Directions for this task:
Among the entries that follow, the required portion opens with the line containing "const model = new THREE.Group();" and closes with the line containing "points = [vertex.co". Give that portion again exactly, and nothing else.

Data listing:
** START **
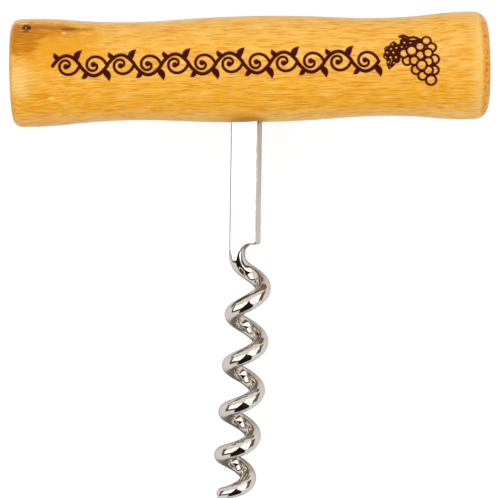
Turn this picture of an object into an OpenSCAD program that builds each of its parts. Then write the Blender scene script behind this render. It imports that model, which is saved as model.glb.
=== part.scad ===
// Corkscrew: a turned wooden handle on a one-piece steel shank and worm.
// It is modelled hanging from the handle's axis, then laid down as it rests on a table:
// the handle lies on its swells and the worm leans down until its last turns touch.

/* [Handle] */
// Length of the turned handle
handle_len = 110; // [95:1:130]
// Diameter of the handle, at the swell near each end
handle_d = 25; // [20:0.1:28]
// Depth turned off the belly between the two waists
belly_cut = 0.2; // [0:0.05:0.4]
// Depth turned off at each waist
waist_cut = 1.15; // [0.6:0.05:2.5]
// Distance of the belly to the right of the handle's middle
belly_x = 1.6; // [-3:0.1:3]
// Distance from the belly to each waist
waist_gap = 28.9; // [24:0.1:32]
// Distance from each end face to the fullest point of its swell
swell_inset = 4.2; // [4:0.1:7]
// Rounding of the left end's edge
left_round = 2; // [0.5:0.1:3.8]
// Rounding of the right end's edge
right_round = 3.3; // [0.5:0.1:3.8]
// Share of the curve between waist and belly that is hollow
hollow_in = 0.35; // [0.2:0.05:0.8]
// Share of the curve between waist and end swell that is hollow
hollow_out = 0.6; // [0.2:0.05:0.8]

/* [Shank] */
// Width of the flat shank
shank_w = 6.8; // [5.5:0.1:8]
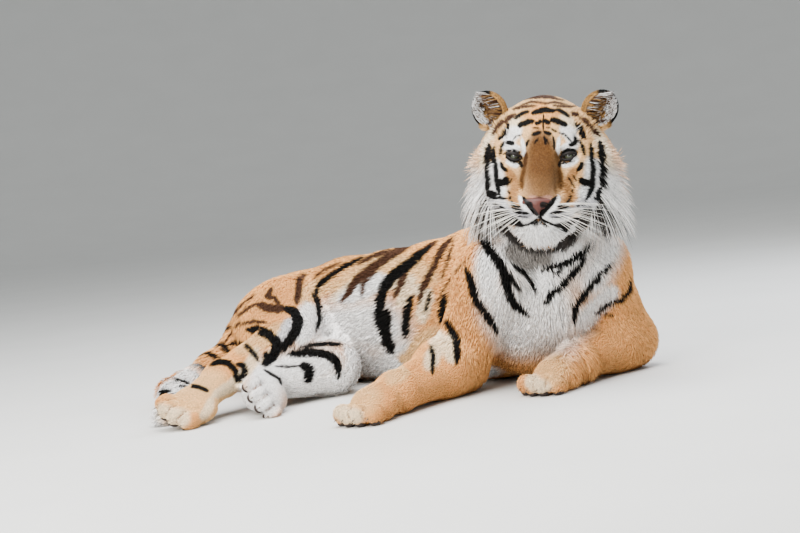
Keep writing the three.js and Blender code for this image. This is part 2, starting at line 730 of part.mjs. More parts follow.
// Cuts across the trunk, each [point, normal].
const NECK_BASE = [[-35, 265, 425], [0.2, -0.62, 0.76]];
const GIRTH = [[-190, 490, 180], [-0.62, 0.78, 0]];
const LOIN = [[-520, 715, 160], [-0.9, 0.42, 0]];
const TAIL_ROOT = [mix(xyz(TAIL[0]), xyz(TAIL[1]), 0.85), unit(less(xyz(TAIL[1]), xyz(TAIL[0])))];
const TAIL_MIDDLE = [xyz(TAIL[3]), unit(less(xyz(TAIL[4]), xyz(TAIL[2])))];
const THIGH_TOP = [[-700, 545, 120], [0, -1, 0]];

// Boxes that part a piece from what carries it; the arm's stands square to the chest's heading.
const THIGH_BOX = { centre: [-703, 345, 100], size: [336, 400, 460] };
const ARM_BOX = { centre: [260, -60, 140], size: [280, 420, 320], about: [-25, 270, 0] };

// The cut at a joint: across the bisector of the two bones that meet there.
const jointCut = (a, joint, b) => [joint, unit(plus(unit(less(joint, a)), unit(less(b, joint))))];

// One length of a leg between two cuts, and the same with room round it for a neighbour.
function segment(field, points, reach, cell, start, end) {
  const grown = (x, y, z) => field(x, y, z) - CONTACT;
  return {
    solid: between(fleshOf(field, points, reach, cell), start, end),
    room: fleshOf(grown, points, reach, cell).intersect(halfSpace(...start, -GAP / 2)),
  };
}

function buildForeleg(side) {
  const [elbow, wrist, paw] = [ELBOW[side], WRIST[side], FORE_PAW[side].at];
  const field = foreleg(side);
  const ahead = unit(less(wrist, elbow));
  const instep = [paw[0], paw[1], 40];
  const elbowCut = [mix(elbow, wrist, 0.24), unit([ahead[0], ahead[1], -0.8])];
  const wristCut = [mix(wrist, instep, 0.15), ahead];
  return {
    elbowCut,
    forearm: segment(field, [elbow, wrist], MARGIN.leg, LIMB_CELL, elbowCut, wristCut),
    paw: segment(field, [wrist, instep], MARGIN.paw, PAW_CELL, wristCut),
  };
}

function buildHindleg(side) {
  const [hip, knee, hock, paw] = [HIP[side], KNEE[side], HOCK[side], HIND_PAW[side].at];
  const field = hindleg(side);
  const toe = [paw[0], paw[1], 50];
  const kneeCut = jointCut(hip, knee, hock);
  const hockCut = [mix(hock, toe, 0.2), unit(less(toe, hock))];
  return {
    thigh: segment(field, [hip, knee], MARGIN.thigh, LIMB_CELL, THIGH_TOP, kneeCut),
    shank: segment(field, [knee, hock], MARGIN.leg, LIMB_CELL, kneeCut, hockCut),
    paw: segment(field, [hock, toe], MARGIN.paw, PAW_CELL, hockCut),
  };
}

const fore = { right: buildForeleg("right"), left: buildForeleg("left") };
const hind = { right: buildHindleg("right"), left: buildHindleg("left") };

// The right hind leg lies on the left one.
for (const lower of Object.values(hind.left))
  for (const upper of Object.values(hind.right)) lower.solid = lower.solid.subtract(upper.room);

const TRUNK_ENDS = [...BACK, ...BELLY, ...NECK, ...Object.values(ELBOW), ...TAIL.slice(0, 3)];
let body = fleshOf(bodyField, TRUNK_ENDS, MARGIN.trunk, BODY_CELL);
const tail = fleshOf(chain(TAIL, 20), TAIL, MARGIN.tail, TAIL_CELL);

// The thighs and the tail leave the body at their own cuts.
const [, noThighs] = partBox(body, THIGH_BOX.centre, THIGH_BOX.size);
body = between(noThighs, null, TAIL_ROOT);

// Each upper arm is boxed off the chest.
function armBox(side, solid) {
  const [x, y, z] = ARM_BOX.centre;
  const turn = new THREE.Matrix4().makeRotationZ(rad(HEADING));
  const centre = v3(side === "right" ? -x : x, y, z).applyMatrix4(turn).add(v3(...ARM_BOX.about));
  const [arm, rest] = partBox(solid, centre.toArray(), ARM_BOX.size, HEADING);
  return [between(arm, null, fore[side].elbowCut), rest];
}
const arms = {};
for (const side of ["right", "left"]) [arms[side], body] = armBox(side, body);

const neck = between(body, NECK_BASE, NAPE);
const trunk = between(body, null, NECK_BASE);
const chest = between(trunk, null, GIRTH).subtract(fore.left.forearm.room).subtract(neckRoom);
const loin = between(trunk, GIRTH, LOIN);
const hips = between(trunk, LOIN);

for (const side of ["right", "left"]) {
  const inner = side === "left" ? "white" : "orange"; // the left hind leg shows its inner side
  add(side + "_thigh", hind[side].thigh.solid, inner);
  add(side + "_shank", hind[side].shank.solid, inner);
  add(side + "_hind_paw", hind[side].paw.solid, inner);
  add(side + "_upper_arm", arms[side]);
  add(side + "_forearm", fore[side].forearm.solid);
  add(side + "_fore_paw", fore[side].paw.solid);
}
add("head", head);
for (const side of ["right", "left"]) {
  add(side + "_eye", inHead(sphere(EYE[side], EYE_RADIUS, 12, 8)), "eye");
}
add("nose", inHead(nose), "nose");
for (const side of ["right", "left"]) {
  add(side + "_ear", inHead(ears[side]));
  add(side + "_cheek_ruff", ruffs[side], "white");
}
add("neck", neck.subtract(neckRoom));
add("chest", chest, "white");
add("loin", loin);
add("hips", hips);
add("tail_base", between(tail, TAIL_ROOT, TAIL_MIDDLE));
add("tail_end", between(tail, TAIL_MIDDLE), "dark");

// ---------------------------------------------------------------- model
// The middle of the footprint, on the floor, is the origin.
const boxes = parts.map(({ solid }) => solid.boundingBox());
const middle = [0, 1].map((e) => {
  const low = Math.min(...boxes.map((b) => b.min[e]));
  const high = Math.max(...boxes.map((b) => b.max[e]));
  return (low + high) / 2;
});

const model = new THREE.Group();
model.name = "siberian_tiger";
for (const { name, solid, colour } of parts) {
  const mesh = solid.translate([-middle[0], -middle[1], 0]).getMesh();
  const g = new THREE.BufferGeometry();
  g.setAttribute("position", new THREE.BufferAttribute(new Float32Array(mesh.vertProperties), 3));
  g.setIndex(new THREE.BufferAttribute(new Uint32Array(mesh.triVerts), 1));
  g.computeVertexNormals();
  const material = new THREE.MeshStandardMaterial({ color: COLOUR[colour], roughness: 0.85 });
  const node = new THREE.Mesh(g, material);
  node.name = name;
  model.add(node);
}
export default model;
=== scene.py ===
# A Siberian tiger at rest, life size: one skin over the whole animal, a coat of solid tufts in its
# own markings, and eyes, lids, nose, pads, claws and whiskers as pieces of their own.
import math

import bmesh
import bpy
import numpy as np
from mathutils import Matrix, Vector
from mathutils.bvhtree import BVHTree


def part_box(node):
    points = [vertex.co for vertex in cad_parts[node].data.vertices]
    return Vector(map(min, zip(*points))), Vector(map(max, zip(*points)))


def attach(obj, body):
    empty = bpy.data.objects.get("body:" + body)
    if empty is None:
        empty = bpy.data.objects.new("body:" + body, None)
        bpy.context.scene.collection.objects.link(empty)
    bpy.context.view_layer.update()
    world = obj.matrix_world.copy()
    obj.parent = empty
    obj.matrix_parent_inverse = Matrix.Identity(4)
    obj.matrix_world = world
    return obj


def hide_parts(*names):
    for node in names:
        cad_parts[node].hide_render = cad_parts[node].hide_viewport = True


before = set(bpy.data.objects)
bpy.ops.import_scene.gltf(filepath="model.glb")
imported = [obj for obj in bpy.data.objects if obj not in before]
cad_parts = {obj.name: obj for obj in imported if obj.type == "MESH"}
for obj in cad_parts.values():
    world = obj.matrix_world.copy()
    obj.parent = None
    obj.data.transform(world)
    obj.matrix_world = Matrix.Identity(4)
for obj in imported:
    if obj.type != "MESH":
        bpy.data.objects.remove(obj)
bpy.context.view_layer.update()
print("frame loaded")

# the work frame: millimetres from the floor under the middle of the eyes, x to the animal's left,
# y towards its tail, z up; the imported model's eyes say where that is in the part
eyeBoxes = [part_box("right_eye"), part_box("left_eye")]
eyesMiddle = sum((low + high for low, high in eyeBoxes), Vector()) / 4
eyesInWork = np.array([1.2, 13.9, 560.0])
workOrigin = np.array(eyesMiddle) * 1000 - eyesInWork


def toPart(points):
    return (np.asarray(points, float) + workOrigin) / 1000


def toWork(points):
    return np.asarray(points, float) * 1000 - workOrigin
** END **
Exercise answer:
const model = new THREE.Group();
model.name = "siberian_tiger";
for (const { name, solid, colour } of parts) {
  const mesh = solid.translate([-middle[0], -middle[1], 0]).getMesh();
  const g = new THREE.BufferGeometry();
  g.setAttribute("position", new THREE.BufferAttribute(new Float32Array(mesh.vertProperties), 3));
  g.setIndex(new THREE.BufferAttribute(new Uint32Array(mesh.triVerts), 1));
  g.computeVertexNormals();
  const material = new THREE.MeshStandardMaterial({ color: COLOUR[colour], roughness: 0.85 });
  const node = new THREE.Mesh(g, material);
  node.name = name;
  model.add(node);
}
export default model;
=== scene.py ===
# A Siberian tiger at rest, life size: one skin over the whole animal, a coat of solid tufts in its
# own markings, and eyes, lids, nose, pads, claws and whiskers as pieces of their own.
import math

import bmesh
import bpy
import numpy as np
from mathutils import Matrix, Vector
from mathutils.bvhtree import BVHTree


def part_box(node):
    points = [vertex.co for vertex in cad_parts[node].data.vertices]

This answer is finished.